A statement is a contradiction iff it is false in all interpretations.

In propositional logic, interpretations are valuation functions which assign propositional variables a truth value, so a contradiction comes down to having 0's as the final column in all rows (= valuations) of the truth table.
In predicate logic, interpretations are structures consisting of a domain of discourse and an interpretation function defining a mapping from symbols to objects, functions and relations on it, so a contradiction is a statement which evaluates to false no matter the choice of objects and interpretation of the non-logical symbols.

Take the expression $\exists x (x < 0)$, for instance: This sentence is false in the structure of the natural numbers, but true when we evaluate it in the integers, or under some none-standard interpretation of the natural numbers where e.g. the symbol $<$ ist taken to mean "greater than". The statement is not valid (= true in all structures), but it is not contradictory (= false in all structures), either: While it may be coincidentally false in some particular structure/the situation we're currently interested in, it is logically possible for it to become true.
On the other hand, $\exists x (x < 0) \land \neg \exists x (x < 0)$ is true in neither of the above three structures structures; in fact, it fails to be true in any structure whatsoever: No matter which domain of objects we take and which interpretation we assign to the symbols $<$ and $0$, the form of the statement $A \land \neg A$ makes it inherently impossible to ever become true.
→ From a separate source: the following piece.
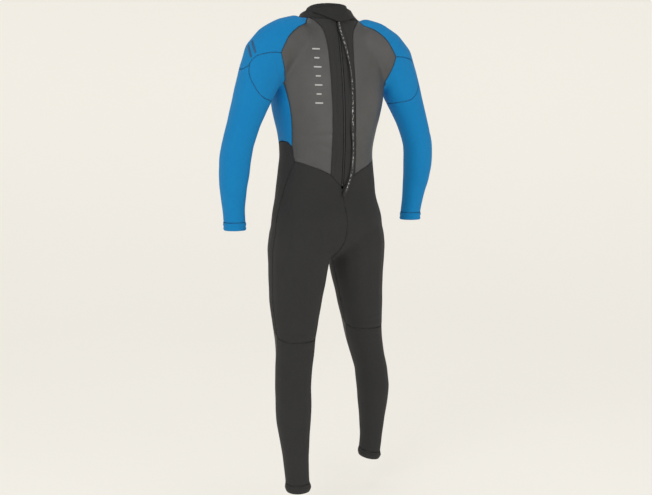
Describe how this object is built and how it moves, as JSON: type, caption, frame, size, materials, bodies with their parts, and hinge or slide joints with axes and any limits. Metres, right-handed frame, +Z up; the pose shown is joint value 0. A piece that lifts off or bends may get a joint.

To pick up your example, "The sky is red" is only coincidentally false in the actual world because our earthly sky just so happens to be blue, but it is possible to imagine a universe in which the atmosphere is constituted differently and the sky is indeed red: The sentence false in the real world, but it is not contradictory. In symbols, the sentence can be formalized as $p$, and will have a truth table with both a true and a falsy column.
On the other hand, $x \in S \land x \not \in S$ is another statement of the form $A \land \neg A$, and thus a contradiction: It is false in all structures, and thus also in our real-world conception of sets in standard ZF set theory. Its truth table has only 0's, no matter which value the component statements take.

The symbol $\bot$ is used to refer to a contradiction. And indeed, any contradictory statement is logically equivalent to (and can be transformed into, using rules of inference) both $A \land \neg A$ and $\bot$: All contradictory statements have the same truth table with only 0's in the last column.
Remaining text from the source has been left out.